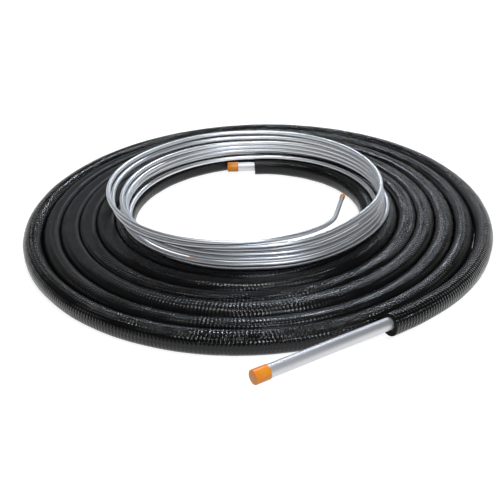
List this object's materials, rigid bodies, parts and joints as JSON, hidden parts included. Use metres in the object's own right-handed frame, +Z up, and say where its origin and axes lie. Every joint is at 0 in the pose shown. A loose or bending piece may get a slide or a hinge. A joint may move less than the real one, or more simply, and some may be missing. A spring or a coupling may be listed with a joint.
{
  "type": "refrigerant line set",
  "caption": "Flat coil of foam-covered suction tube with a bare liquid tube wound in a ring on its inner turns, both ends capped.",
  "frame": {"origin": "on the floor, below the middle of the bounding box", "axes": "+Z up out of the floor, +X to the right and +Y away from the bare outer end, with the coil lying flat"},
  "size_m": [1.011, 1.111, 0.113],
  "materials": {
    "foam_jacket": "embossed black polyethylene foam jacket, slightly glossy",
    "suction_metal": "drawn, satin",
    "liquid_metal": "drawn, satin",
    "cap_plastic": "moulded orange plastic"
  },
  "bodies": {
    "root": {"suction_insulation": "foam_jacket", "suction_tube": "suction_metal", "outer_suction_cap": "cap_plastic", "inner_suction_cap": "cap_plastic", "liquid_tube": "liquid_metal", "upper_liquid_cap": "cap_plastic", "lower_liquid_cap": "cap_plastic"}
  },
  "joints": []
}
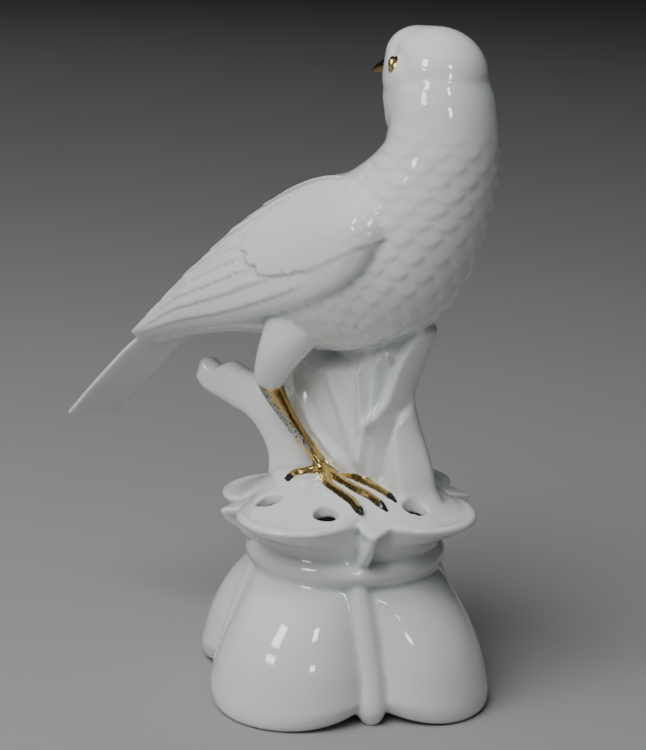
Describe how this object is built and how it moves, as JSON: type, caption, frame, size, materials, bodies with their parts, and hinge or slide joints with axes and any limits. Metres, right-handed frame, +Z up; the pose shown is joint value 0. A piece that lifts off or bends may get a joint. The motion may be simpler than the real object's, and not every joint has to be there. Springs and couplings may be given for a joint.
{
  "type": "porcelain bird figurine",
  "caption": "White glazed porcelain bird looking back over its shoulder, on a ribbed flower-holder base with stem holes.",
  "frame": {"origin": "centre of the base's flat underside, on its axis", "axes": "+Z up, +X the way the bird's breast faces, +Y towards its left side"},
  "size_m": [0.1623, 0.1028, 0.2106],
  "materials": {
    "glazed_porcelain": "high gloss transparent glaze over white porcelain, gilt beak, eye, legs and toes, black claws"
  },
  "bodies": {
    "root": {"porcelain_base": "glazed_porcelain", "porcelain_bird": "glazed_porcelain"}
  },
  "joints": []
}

*What is required*
Exactly as they are written, print the entries again.

*Solved problem*
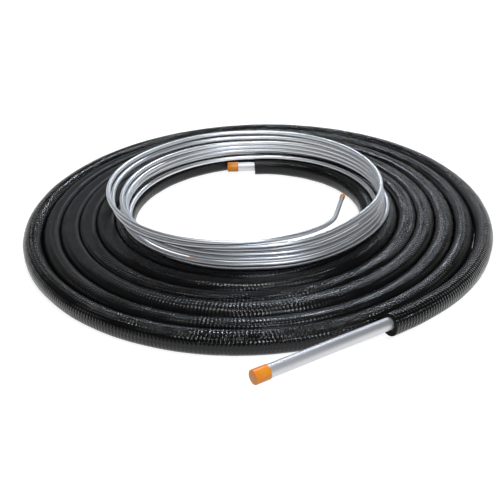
List this object's materials, rigid bodies, parts and joints as JSON, hidden parts included. Use metres in the object's own right-handed frame, +Z up, and say where its origin and axes lie. Every joint is at 0 in the pose shown. A loose or bending piece may get a slide or a hinge. A joint may move less than the real one, or more simply, and some may be missing. A spring or a coupling may be listed with a joint.
{
  "type": "refrigerant line set",
  "caption": "Flat coil of foam-covered suction tube with a bare liquid tube wound in a ring on its inner turns, both ends capped.",
  "frame": {"origin": "on the floor, below the middle of the bounding box", "axes": "+Z up out of the floor, +X to the right and +Y away from the bare outer end, with the coil lying flat"},
  "size_m": [1.011, 1.111, 0.113],
  "materials": {
    "foam_jacket": "embossed black polyethylene foam jacket, slightly glossy",
    "suction_metal": "drawn, satin",
    "liquid_metal": "drawn, satin",
    "cap_plastic": "moulded orange plastic"
  },
  "bodies": {
    "root": {"suction_insulation": "foam_jacket", "suction_tube": "suction_metal", "outer_suction_cap": "cap_plastic", "inner_suction_cap": "cap_plastic", "liquid_tube": "liquid_metal", "upper_liquid_cap": "cap_plastic", "lower_liquid_cap": "cap_plastic"}
  },
  "joints": []
}
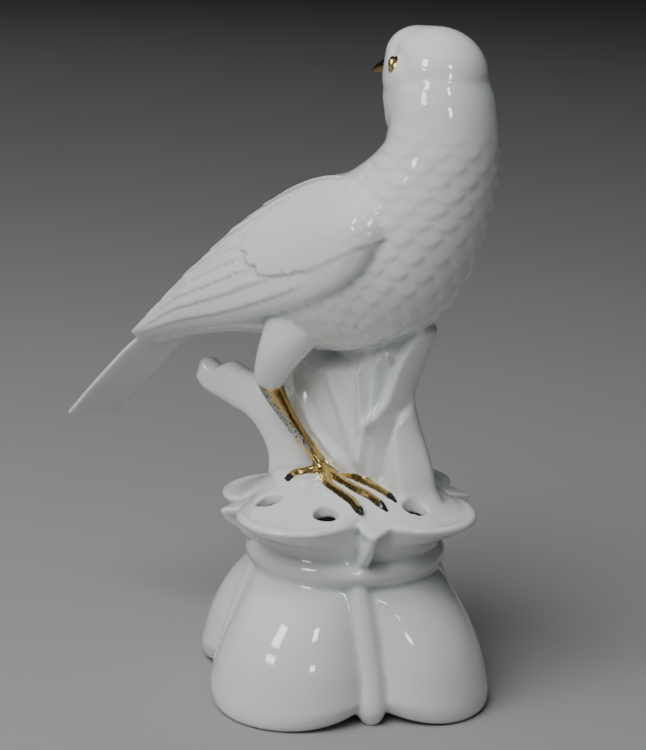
Describe how this object is built and how it moves, as JSON: type, caption, frame, size, materials, bodies with their parts, and hinge or slide joints with axes and any limits. Metres, right-handed frame, +Z up; the pose shown is joint value 0. A piece that lifts off or bends may get a joint. The motion may be simpler than the real object's, and not every joint has to be there. Springs and couplings may be given for a joint.
{
  "type": "porcelain bird figurine",
  "caption": "White glazed porcelain bird looking back over its shoulder, on a ribbed flower-holder base with stem holes.",
  "frame": {"origin": "centre of the base's flat underside, on its axis", "axes": "+Z up, +X the way the bird's breast faces, +Y towards its left side"},
  "size_m": [0.1623, 0.1028, 0.2106],
  "materials": {
    "glazed_porcelain": "high gloss transparent glaze over white porcelain, gilt beak, eye, legs and toes, black claws"
  },
  "bodies": {
    "root": {"porcelain_base": "glazed_porcelain", "porcelain_bird": "glazed_porcelain"}
  },
  "joints": []
}